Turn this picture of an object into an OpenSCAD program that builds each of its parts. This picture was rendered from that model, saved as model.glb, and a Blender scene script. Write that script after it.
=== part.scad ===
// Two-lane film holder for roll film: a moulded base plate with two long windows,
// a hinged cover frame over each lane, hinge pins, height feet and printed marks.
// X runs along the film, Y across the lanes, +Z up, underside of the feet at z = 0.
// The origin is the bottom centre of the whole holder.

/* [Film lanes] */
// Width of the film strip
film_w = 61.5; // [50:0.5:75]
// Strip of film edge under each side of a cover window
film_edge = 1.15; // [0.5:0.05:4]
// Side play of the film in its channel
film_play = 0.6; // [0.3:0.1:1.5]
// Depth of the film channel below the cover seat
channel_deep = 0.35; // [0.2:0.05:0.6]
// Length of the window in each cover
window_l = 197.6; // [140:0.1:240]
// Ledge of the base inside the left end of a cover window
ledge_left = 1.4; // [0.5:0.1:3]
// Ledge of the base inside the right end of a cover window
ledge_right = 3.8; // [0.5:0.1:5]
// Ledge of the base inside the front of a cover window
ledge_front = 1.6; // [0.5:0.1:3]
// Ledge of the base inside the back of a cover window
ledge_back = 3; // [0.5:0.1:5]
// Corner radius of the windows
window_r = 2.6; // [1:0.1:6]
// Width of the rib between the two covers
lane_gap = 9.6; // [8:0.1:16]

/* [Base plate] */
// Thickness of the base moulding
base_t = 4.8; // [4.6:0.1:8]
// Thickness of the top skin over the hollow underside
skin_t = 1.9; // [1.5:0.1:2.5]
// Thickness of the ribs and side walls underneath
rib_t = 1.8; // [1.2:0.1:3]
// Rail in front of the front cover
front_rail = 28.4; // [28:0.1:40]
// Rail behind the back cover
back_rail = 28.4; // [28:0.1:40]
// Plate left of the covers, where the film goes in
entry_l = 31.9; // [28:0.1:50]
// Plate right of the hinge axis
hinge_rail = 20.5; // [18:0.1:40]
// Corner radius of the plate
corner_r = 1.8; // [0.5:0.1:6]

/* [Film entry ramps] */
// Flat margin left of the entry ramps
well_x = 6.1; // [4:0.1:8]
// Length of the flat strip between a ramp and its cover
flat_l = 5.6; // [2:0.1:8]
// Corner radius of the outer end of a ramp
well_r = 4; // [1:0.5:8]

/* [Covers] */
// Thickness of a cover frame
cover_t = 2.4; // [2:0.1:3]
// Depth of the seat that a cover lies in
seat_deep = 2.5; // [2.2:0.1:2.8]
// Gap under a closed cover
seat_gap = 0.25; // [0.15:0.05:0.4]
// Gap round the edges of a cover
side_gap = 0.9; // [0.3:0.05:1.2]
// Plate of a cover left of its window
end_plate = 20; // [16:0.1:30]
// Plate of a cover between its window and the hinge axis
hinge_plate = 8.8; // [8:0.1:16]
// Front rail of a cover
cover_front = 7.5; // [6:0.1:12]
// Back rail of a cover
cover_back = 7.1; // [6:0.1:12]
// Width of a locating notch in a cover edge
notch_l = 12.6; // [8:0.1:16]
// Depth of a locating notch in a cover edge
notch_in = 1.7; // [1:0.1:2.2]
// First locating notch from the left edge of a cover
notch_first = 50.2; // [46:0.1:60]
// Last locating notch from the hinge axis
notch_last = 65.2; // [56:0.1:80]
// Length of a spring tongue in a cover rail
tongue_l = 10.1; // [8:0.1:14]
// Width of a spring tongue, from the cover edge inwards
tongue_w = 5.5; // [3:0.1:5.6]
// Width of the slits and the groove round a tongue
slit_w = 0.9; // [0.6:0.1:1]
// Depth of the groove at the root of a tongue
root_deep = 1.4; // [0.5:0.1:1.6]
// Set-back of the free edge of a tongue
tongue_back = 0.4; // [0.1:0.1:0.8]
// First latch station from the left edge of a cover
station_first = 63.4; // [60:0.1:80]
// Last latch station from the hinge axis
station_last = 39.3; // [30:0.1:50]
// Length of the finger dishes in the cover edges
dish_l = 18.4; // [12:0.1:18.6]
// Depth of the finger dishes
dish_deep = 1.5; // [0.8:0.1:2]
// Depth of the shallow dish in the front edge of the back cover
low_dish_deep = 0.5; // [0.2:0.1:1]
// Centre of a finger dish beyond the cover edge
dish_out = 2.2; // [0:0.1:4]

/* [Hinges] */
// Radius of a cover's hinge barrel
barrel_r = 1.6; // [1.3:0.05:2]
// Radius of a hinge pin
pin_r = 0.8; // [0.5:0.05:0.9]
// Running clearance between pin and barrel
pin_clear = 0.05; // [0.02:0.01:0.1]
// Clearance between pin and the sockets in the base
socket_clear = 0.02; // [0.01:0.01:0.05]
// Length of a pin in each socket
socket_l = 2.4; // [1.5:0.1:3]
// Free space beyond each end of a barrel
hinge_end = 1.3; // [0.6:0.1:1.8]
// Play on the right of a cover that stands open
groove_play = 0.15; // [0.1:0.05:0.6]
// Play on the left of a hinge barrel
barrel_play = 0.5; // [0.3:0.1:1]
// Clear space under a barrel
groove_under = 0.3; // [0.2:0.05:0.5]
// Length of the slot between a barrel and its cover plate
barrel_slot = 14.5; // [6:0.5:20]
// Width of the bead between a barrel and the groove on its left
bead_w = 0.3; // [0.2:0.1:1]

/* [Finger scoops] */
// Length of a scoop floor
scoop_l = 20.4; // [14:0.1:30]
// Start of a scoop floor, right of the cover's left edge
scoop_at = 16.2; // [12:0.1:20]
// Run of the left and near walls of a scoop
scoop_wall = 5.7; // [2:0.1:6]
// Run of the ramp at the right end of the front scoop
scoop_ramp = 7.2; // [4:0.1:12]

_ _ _

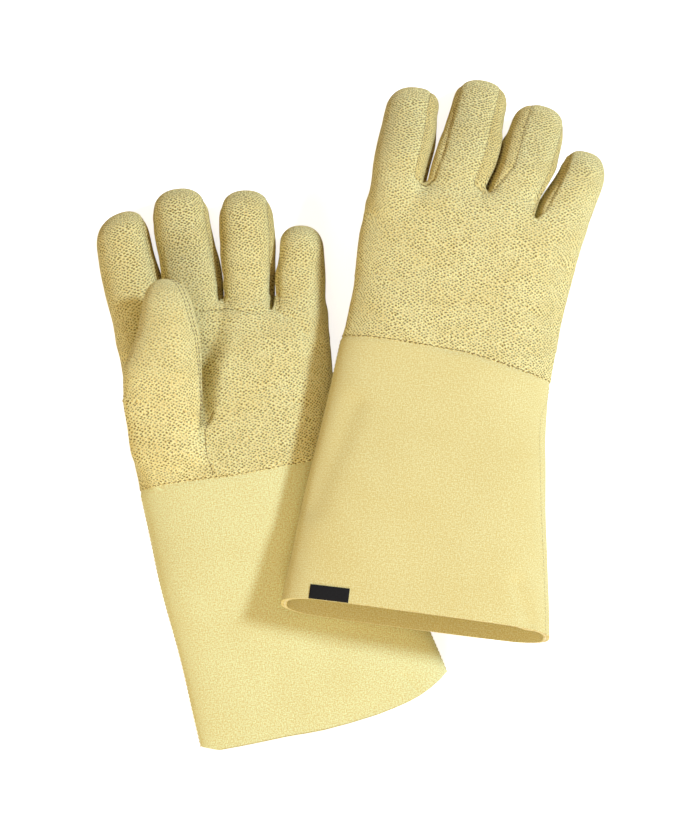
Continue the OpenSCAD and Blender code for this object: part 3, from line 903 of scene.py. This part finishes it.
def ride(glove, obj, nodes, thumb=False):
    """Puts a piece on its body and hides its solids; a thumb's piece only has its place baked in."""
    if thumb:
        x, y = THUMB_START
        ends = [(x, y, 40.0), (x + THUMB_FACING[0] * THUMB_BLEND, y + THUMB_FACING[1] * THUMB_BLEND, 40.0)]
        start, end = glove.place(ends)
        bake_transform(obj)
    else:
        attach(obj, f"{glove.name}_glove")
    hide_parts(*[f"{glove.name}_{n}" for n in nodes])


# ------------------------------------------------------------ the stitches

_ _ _

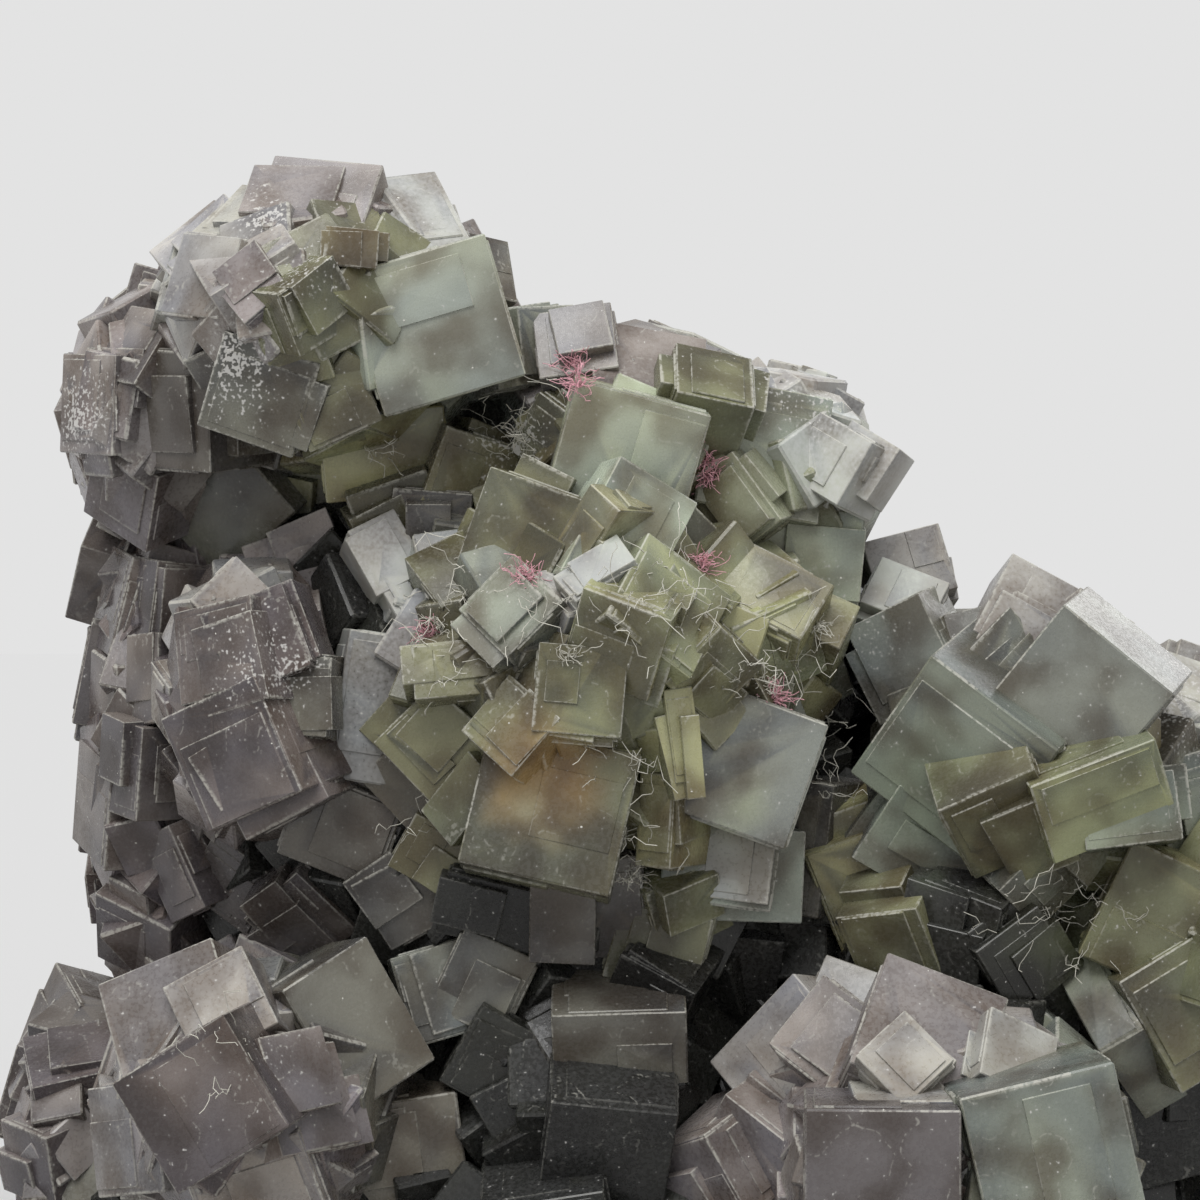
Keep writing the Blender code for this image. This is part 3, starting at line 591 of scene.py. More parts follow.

_ _ _

(Exercise): Check each line of the records above for the string "scene", and report every line that has it.

(Written answer):
Turn this picture of an object into an OpenSCAD program that builds each of its parts. This picture was rendered from that model, saved as model.glb, and a Blender scene script. Write that script after it.
Continue the OpenSCAD and Blender code for this object: part 3, from line 903 of scene.py. This part finishes it.
Keep writing the Blender code for this image. This is part 3, starting at line 591 of scene.py. More parts follow.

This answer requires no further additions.